Berry made more money than most '50s performers because he had so many hits and he was in constant demand as a live act. Besides, he gained a reputation as a hard-nosed businessman.

With his profits, he opened a club in St. Louis briefly in the early '60s and a more ambitious recreation park on his farm in Wentzville, 35 miles west of here. But he eventually concentrated on real estate. Among his properties: homes in St. Louis, Hollywood and several in the Wentzville area.

Now that the book and movie are coming out, Berry is not about to take it easy. He is working on a new studio album and will tour next year with his own band for the first time in years.

Berry said he stopped using a regular band years ago for two reasons: His booking agency told him it was easier to book him as a solo artist and it meant more money for him. It also meant he didn't have to be responsible for watching over the musicians, whose drinking habits, he said, bothered him.

He dislikes encores, saying he prefers to put his "all" into the show itself. Through it all, Berry felt no need to explain himself--though he admits the back-up bands were sometimes ragged. His only obligation, he felt, was to live up to the contract. To him, it was never bitterness or indifference, only business.

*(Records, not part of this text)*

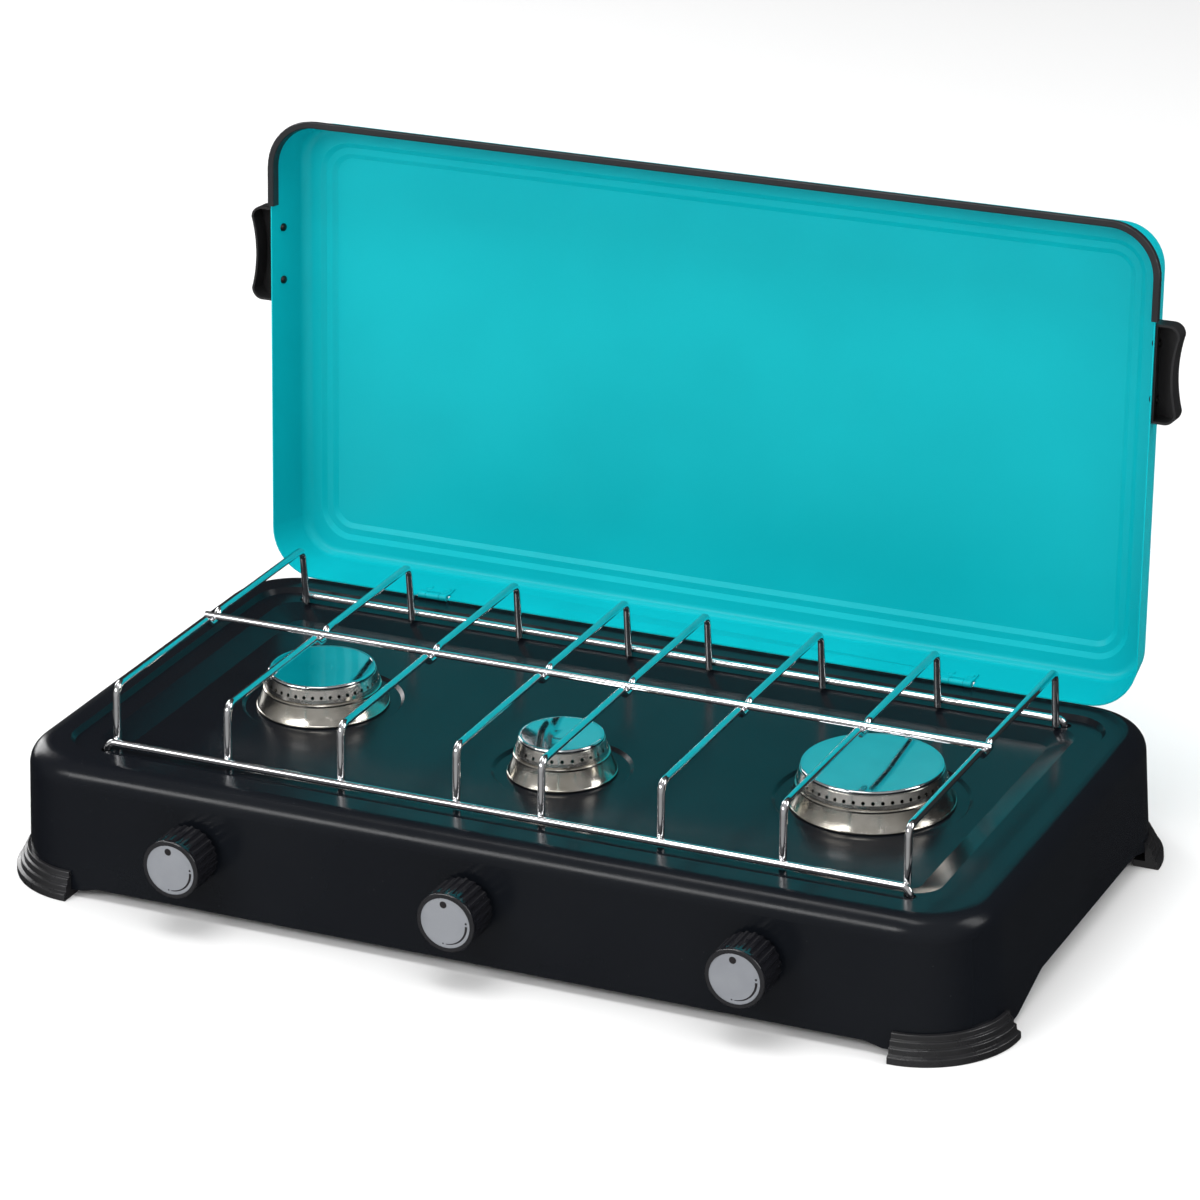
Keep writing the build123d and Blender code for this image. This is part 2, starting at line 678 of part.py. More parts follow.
with BuildPart() as hinge_brackets:
    for x in (-HINGE_X, HINGE_X):
        with BuildSketch(side_plane(deck, x - BRACKET_HALF)):
            with BuildLine():
                # tongue through the deck, then a flange welded under it
                Polyline(
                    (TONGUE_Y, HINGE_H),
                    (TONGUE_Y, -2.1),
                    (TONGUE_Y - 4.2, -SHEET),
                    (FLANGE_FRONT_Y, -SHEET),
                    (FLANGE_FRONT_Y, -SHEET - FLANGE_T),
                    (TONGUE_Y - 4.2, -SHEET - FLANGE_T),
                    (TONGUE_Y + TONGUE_T, -3.4),
                    (TONGUE_Y + TONGUE_T, HINGE_H),
                    close=True,
                )
            make_face()
            with Locations((HINGE_Y, HINGE_H)):
                Circle(KNUCKLE_R)
                Circle(PIN_R, mode=Mode.SUBTRACT)
        extrude(amount=TONGUE_W)
hinge_brackets.part.label = "hinge_brackets"
export_step(hinge_brackets.part, "parts/hinge_brackets.step")

KNUCKLE_END = 11.0
with BuildPart() as hinge_pins:
    for x in (-HINGE_X, HINGE_X):
        with BuildSketch(side_plane(lid_frame, x - KNUCKLE_END)):
            Circle(PIN_R)
        extrude(amount=2 * KNUCKLE_END)
hinge_pins.part.label = "hinge_pins"
export_step(hinge_pins.part, "parts/hinge_pins.step")

# ---- lid ----
LID_SLOPE = math.tan(math.radians(LID_TAPER))
SHEET_INSET = LID_SHEET / math.cos(math.radians(LID_TAPER))
LID_EDGE_R = 8.0
FIELD_STEPS = [
    # inset and corner radius where the step starts and ends, then the heights of both above the ledge
    ((19.0, 24.0), (22.5, 20.5), 0.0, 2.5),
    ((27.0, 17.0), (30.5, 13.5), 2.5, 4.5),
]


def lid_block(grow, low, high, edge_r=0.0):
    """The solid inside the lid's sloping wall, grown sideways, between two heights above the rim."""
    spread = 2 * (grow - low * LID_SLOPE)
    with BuildPart() as block:
        with BuildSketch(lid_frame.offset(RIM_Z + low)):
            with Locations((0, LID_MID_Y)):
                RectangleRounded(LID_W + spread, LID_D + spread, LID_R + spread / 2)
        extrude(amount=high - low, taper=LID_TAPER)
        if edge_r:
            top = block.faces().sort_by(Axis(lid_frame.origin, lid_frame.z_dir))[-1]
            fillet(top.edges(), edge_r)
    return block.part


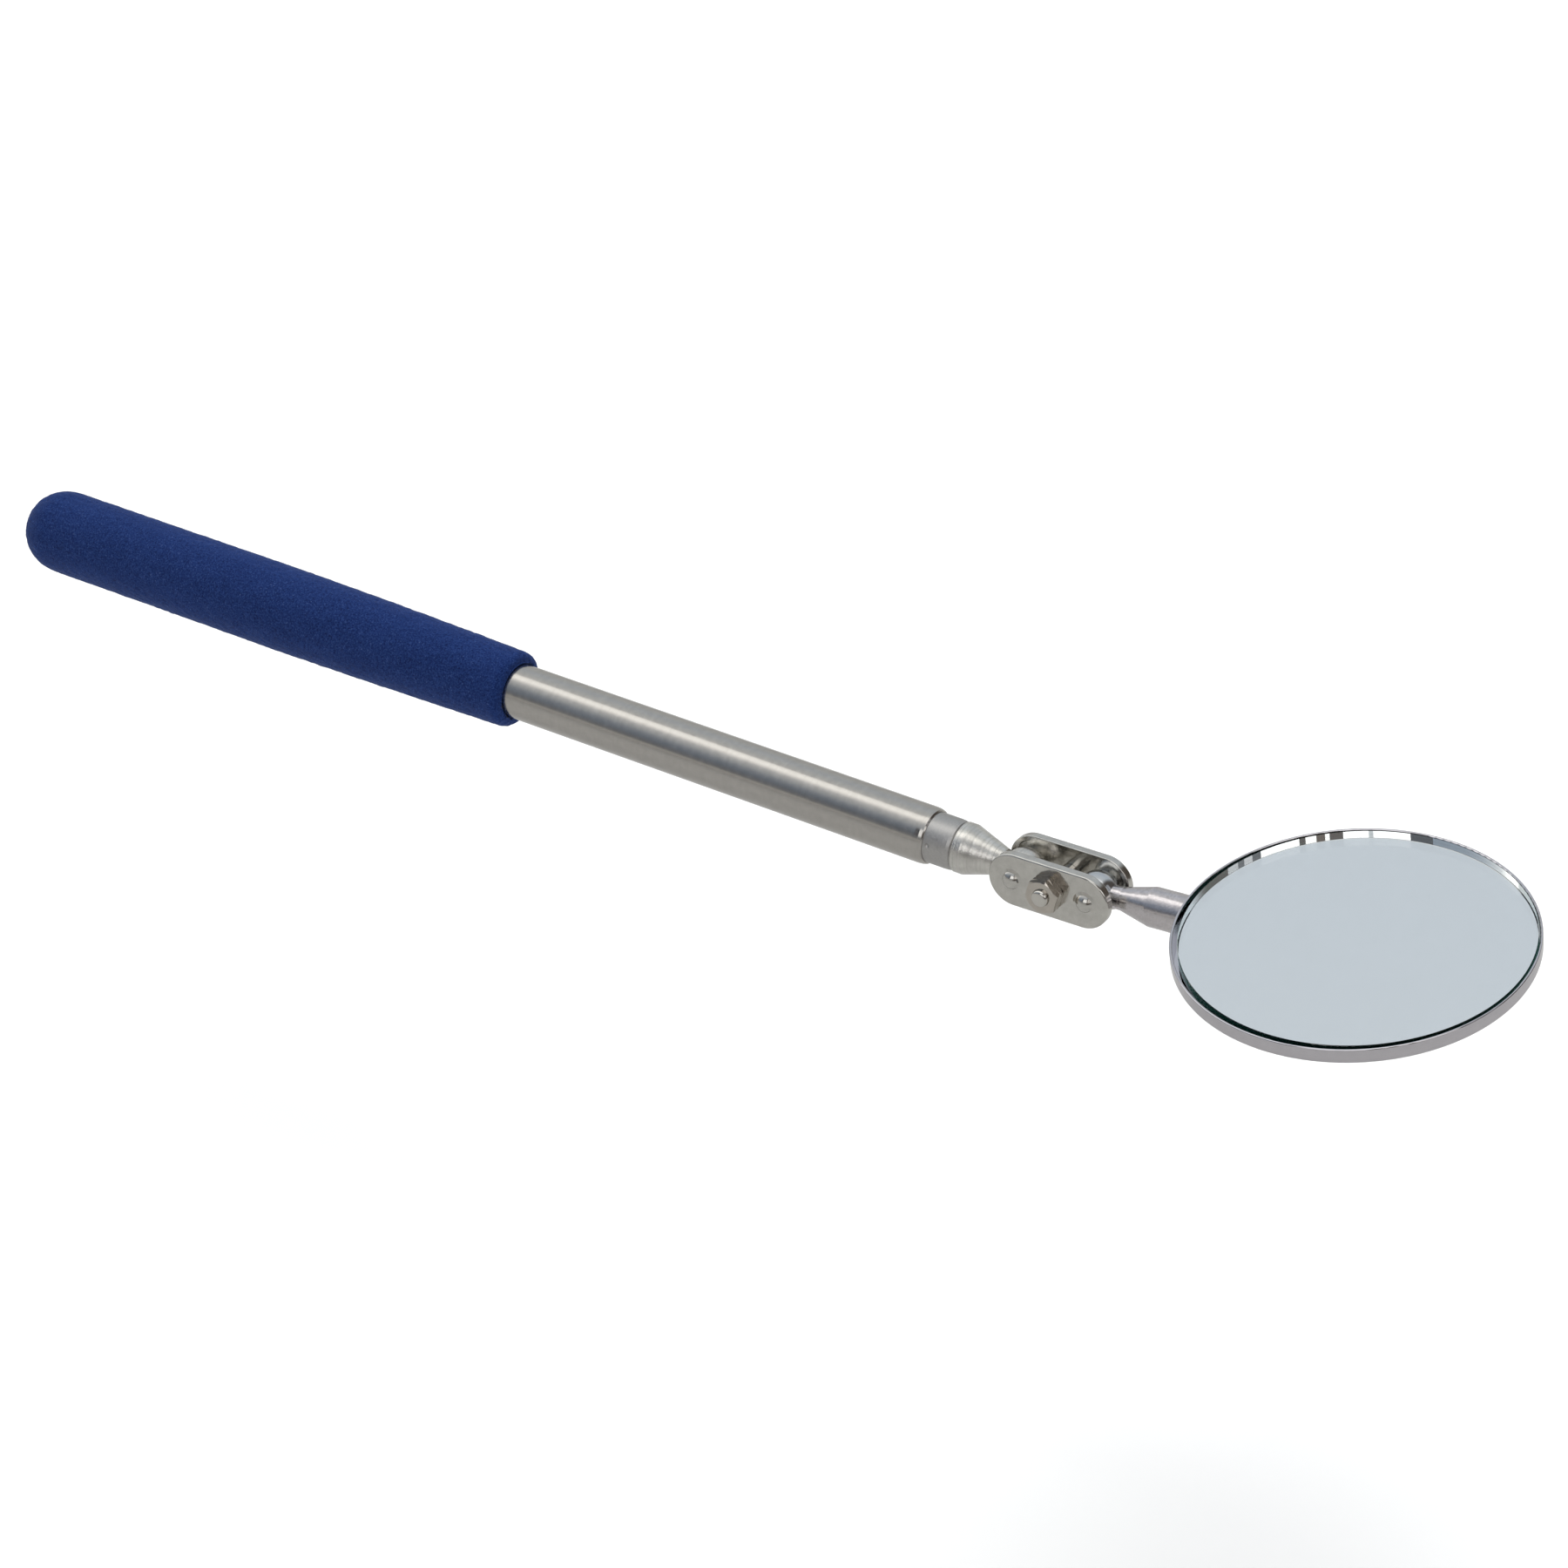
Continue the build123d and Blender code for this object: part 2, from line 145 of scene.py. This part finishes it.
def make_sky():
    world = bpy.data.worlds.new("studio")
    bpy.context.scene.world = world
    world.use_nodes = True
    tree = world.node_tree

    def add(kind, links=(), **settings):
        return add_node(tree, kind, links, **settings)

    split = add("SeparateXYZ", {0: add("TexCoord").outputs["Generated"]})
    near = add("Math", {0: split.outputs["Y"], 1: -1}, operation="MULTIPLY").outputs[0]
    round_rod = add("Math", {0: split.outputs["Z"], 1: near}, operation="ARCTAN2").outputs[0]
    ring = add("ValToRGB", {"Fac": add("Math", {0: round_rod, 1: pi}, operation="DIVIDE").outputs[0]})
    set_stops(ring, sky_round)
    end = add("MapRange", {"Value": split.outputs["X"], "From Min": far_end_from,
                           "From Max": far_end_full}, interpolation_type="SMOOTHSTEP").outputs[0]
    sky = add("Mix", {"Factor": end, 6: ring.outputs["Color"], 7: sky_far_end}, data_type="RGBA")
    compass = add("Math", {0: split.outputs["X"], 1: near}, operation="ARCTAN2").outputs[0]
    place = add("MapRange", {"Value": compass, "From Min": -pi, "From Max": pi}).outputs[0]
    things = add("ValToRGB", {"Fac": place})
    things.color_ramp.interpolation = "CONSTANT"
    set_stops(things, room_things)
    low = add("MapRange", {"Value": split.outputs["Z"], "From Min": things_bottom,
                           "From Max": things_bottom + things_edge}).outputs[0]
    high = add("MapRange", {"Value": split.outputs["Z"], "From Min": things_top,
                            "From Max": things_top - things_edge}).outputs[0]
    between = add("Math", {0: low, 1: high}, operation="MULTIPLY").outputs[0]
    cover = add("Math", {0: between, 1: things.outputs["Alpha"]}, operation="MULTIPLY").outputs[0]
    room = add("Mix", {"Factor": cover, 6: sky.outputs[2], 7: things.outputs["Color"]}, data_type="RGBA")
    tree.links.new(room.outputs[2], tree.nodes["Background"].inputs["Color"])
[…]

Berry is co-producer (with Stephanie Bennett) of the film, but it doesn't mean it is a glossy portrait of him. He gets in a heated exchange with Keith Richards during a rehearsal sequence, telling Richards that he is going to do it his way--not Richards'--because his way has worked for 60 years. He talks repeatedly about music in terms of the money, not art.

During the interview at the Blueberry Hill, Berry smiles when asked about art.

"(To me, art) was drawing," he replies. "To sing was not art. In fact, I first heard the word artist (applied to music) when they said, 'The artist go in here.' To me, that meant the painters go in here. That was my sense of it. I grew up thinking art was pictures until I got into music and found I was an artist and didn't paint."

Facing the Prejudice

Big-band music wasn't all that Berry liked in the '40s and '50s. He was also a big fan of blues singer Muddy Waters, and he listened a lot to country music. His own music would seem much closer to those styles than to big-band music. Still, the big-band singers hold a special place in his heart.

Here are excepts from the interview with Berry (some of the questions have been revised to better reflect the flow of the conversation):

Teen - agers in the '50s saw your music as a revolt against the Big Band Era, which seemed so formal, so less spontaneous and real.

"That's because of the lyrics. The lyrics (of the big-band songs) were not today, not right now (like rock 'n' roll). Everybody went to school. I directed my music to the teen-agers. I was 30 years old when I did 'Maybellene.' My school days had long been over when I did 'School Day,' but I was thinking of them. (Teen-agers) were the ones I was singing to, so why not sing lyrics of their life?"

Most people thought rock was just a passing fad. Did you think your career might be over quickly?